5(1)The Secretary of State may from time to time revise the whole or part of a code.

(2)Before issuing any revision of a code the Secretary of State must—

(a)prepare and publish a draft, and

(b)consider any representations made about it,

and may modify the draft.

(3)The Secretary of State must, in particular, consult the Investigatory Powers Commissioner and, in the case of a code relating to the exercise of functions conferred by virtue of Part 4, the Information Commissioner.

(4)A revision of a code comes into force in accordance with regulations made by the Secretary of State.

(5)A statutory instrument containing such regulations must be laid before Parliament if the regulations have been made without a draft having been laid before, and approved by a resolution of, each House of Parliament.

(6)When an instrument or draft instrument is laid, the revision of a code to which it relates must also be laid.

(7)No instrument or draft instrument may be laid until the consultation required by sub-paragraphs (2) and (3) has taken place.

Effect of codes

6(1)A person must have regard to a code when exercising any functions to which the code relates.

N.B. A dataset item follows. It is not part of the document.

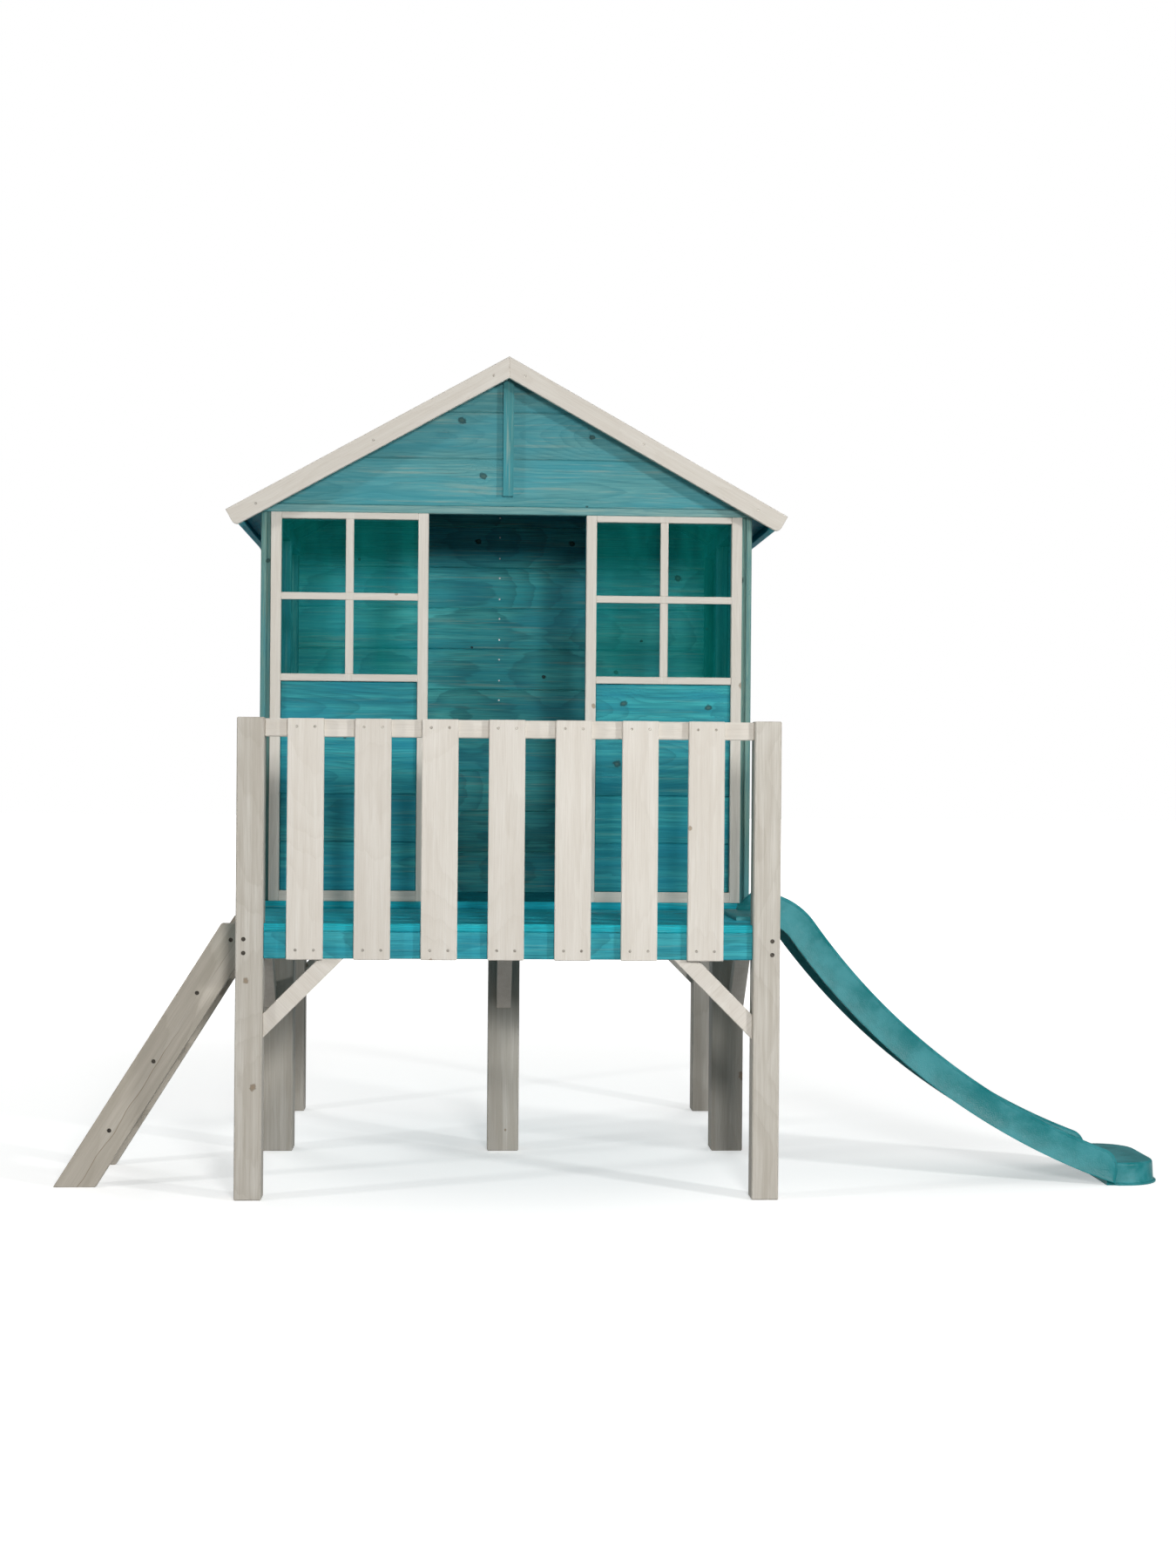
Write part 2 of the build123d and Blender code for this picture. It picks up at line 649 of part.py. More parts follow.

(2)A failure on the part of a person to comply with any provision of a code does not of itself make that person liable to criminal or civil proceedings.

(3)A code is admissible in evidence in any such proceedings.

(4)A court or tribunal may, in particular, take into account a failure by a person to have regard to a code in determining a question in any such proceedings.

(5)A supervisory authority exercising functions by virtue of this Act may take into account a failure by a person to have regard to a code in determining a question which arises in connection with the exercise of those functions.

(6)In this paragraph “supervisory authority” means—

(a)the Investigatory Powers Commissioner or any other Judicial Commissioner,

(b)the Information Commissioner, or

(c)the Investigatory Powers Tribunal.